# Middle name to go with Oliver/Ollie



## jayne191284

We're having a little boy and we're calling him Oliver, surname Robinson.

Middle name help please!

Not James though

xx


----------



## MUMOF5

Do you not have anyone that you would like to name him after? o/h, dads, grandads?? The only names that comes into my head are Jake and Samuel???? xx


----------



## 24/7

Oliver Daniel Robertson
Oliver Matthew Robertson
Oliver William Robertson


----------



## timbawundakin

Reece?

:hug:

k
x


----------



## sarah1989

Oliver Christian Robinson
Oliver Richard Robinson
Oliver Marc Robinson
Oliver Harold Robinson
Oliver Zachary Robinson


----------



## joeyjo

I like Oliver Marc, Oliver Stephen, Oliver Carl, Oliver Luke

I'd avoid names meginning with "J" gives the initials OJ - like Orange Juice - especially not good with Robinson (like the cordial) 

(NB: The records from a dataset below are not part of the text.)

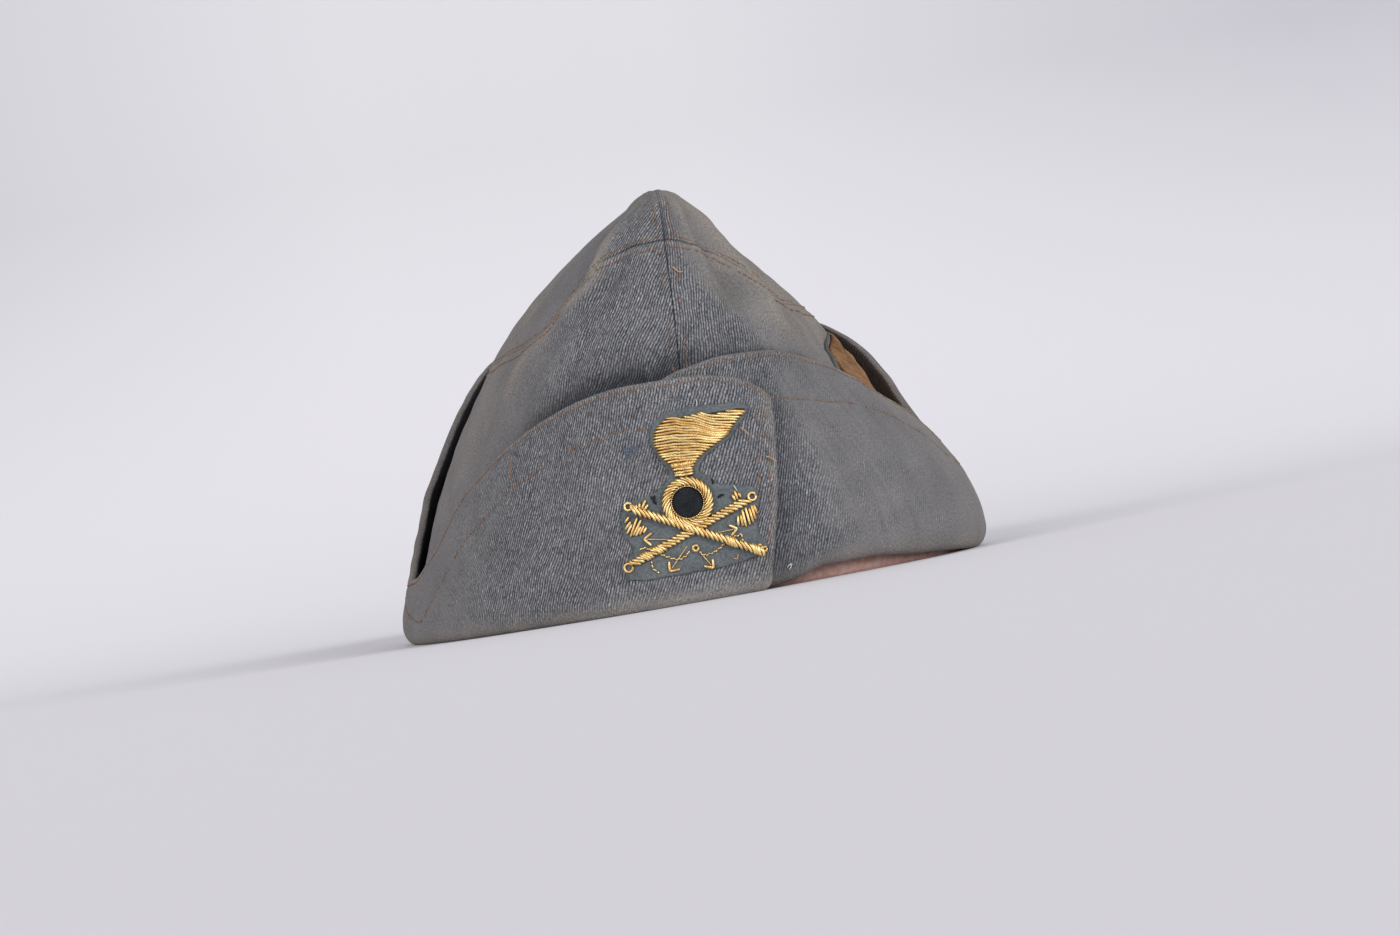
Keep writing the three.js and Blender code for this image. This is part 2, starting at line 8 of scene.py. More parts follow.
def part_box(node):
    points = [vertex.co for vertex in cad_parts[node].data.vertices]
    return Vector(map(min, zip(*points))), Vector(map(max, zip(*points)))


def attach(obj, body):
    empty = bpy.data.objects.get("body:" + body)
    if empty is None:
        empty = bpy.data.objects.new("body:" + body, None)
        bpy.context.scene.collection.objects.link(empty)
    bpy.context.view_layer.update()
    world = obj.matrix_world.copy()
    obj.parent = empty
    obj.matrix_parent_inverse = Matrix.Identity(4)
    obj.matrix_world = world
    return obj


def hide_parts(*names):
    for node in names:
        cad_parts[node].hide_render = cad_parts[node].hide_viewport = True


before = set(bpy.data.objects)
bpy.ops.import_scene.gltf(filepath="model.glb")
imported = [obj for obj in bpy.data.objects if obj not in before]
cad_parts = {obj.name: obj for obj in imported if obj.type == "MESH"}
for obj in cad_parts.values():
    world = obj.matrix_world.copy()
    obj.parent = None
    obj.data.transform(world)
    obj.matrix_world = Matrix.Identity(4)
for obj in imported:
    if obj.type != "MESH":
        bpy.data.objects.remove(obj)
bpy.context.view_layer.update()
print("frame loaded:", len(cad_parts), "nodes")

metresPerMm = 0.001

# the cap's form, by height: how far its face stands from the middle, and its slump to the left
crownForm = {
    "height": [0, 10, 20, 42, 57, 68, 78, 87, 96, 104, 110, 117, 121, 123.5, 124.5],
    "right": [90, 88, 84.6, 76, 67.5, 61.5, 56, 49.5, 41.5, 32.8, 25.5, 14.8, 8.2, 5.4, 0],
    "left": [87.5, 87, 85, 71, 59.5, 52.5, 48, 41.3, 33, 24.6, 18.8, 13.6, 10.6, 6.5, 0],
    "front": [103, 102.8, 102.5, 101, 99, 97.5, 95, 92, 89, 85.5, 82, 75.5, 67, 46, 14],
    "back": [103, 102.8, 102.5, 101, 99, 97, 94.5, 90, 85, 79, 73, 63, 50, 30, 8],
    "lean": [0, 0, 0, 0, 0, 0.4, 1, 1.7, 2.4, 3, 3.5, 4, 4.2, 4, 3.6],
    "square": [2.2, 2.2, 2.2, 2.2, 2.2, 2.2, 2.2, 2.2, 2.2, 2.2, 2.2, 2.1, 2, 2, 2],
}
# soft ridges and dents: where, how far they spread, and how far they push the cloth out
softForms = {
    "angle": [-30, -34, -44, 35, 38, 27, -16, -62, 58, 120, -128, 88],
    "height": [106, 91, 78, 106, 86, 88, 88, 96, 84, 98, 92, 64],
    "across": [6, 6, 7, 6, 5, 5, 8, 14, 14, 18, 16, 15],
    "up": [11, 9, 8, 12, 10, 7, 14, 10, 10, 12, 12, 12],
    "push": [1.3, 1.4, 1.2, 1.3, 1.6, -2.4, -1, -1.6, -1.8, -2, -2, 5],
}
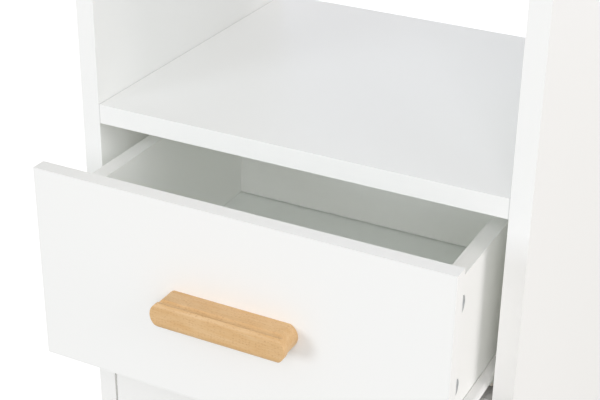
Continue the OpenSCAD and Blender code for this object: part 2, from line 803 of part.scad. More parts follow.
module leaf_screws(x_face, toward, zs) {
    color(zinc) for (z = zs) translate([0, 0, z])
        leaf_screw_places(x_face, toward) translate([0, 0, running])
            sunk_screw(hinge_screw_r - running, hinge_screw_len - over, hinge_head_r, leaf_t);
}
// A steel plate on the back of a door, facing the catch's magnet
module strike(z) {
    color(zinc) block([catch_x - strike_w / 2, front_y + board, z - catch_h + 1],
        [catch_x + strike_w / 2, front_y + board + strike_t, z - catch_seat]);
}

lower_pull_z = lower_hi - pull_from_end;
upper_pull_z = upper_lo + pull_from_end;
module lower_door() door(lower_lo, lower_hi, lower_pull_z);
module lower_pull() on_door(lower_pull_z) pull();
module lower_pull_screws() on_door(lower_pull_z) pull_screw_pair(board);
module lower_strike() strike(divider_z);
module upper_door() door(upper_lo, upper_hi, upper_pull_z);
module upper_pull() on_door(upper_pull_z) pull();
module upper_pull_screws() on_door(upper_pull_z) pull_screw_pair(board);
module upper_strike() strike(top_z);

side_panel(-1);  // left_panel
side_panel(1);  // right_panel
bottom_panel();
drawer_divider();
open_shelf();
upper_floor();
top_panel();
plinth();
lower_back();
upper_back();
lower_shelf();
upper_shelf();
shelf_pins();
floor_glides();
carcass_cams();
carcass_bolts();
carcass_dowels();
back_screws();
wall_brackets();
fitting_screws();
catch_housings();
catch_magnets();
on_side(-1) cabinet_rail();  // left_cabinet_rail
on_side(1) cabinet_rail();  // right_cabinet_rail
cabinet_rail_screws();
on_side(-1) drawer_rail();  // left_drawer_rail
on_side(1) drawer_rail();  // right_drawer_rail
drawer_rail_screws();
on_side(-1) front_roller();  // left_front_roller
on_side(1) front_roller();  // right_front_roller
on_side(-1) rear_roller();  // left_rear_roller
on_side(1) rear_roller();  // right_rear_roller
drawer_front();
on_side(-1) drawer_side();  // drawer_left_side
on_side(1) drawer_side();  // drawer_right_side
drawer_back();
drawer_floor();
drawer_pull();
drawer_pull_screws();
drawer_cams();
drawer_bolts();
drawer_back_screws();
lower_door();
lower_pull();
lower_pull_screws();
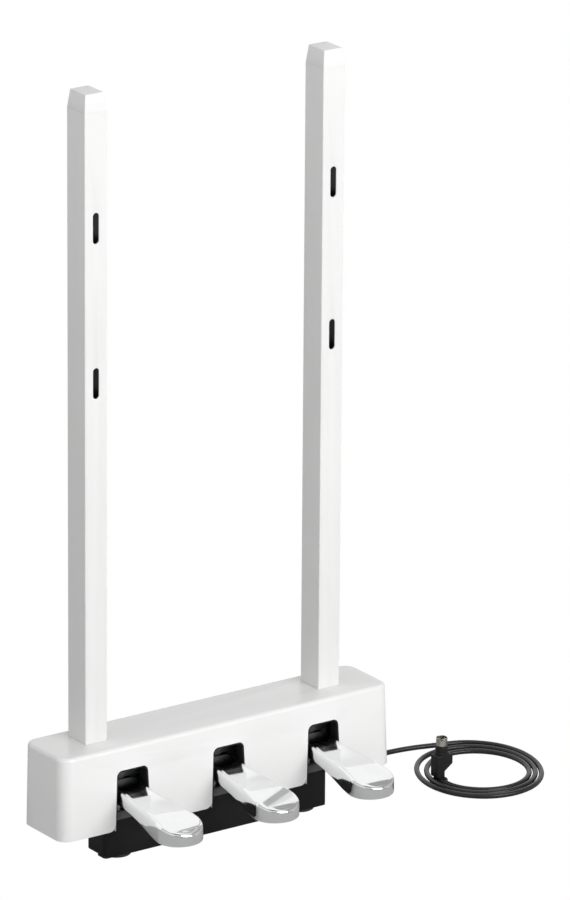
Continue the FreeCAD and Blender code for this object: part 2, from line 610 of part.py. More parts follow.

I'd also avoid names beginning with "D" coz it gives the initials OD - like overdose.

I'm a bit paranoid about what initials spell!


----------



## Waiting4Bump

Oliver William was my first thought! :hugs: x


----------



## Jem

My Ollie is Oliver Jensen x


----------



## Jem

joeyjo said:


> I like Oliver Marc, Oliver Stephen, Oliver Carl, Oliver Luke
> 
> I'd avoid names meginning with "J" gives the initials OJ - like Orange Juice - especially not good with Robinson (like the cordial)
> 
> I'd also avoid names beginning with "D" coz it gives the initials OD - like overdose.
> 
> I'm a bit paranoid about what initials spell!

:rofl: you know I only realised my Ollie's initials were OJ when I got a letter through the post for him! :dohh: x


----------



## Laura1984

Oliver Thomas ? xx


----------



## Beautywithin

Oliver Jack


----------



## madseasons

Oliver Vincent


----------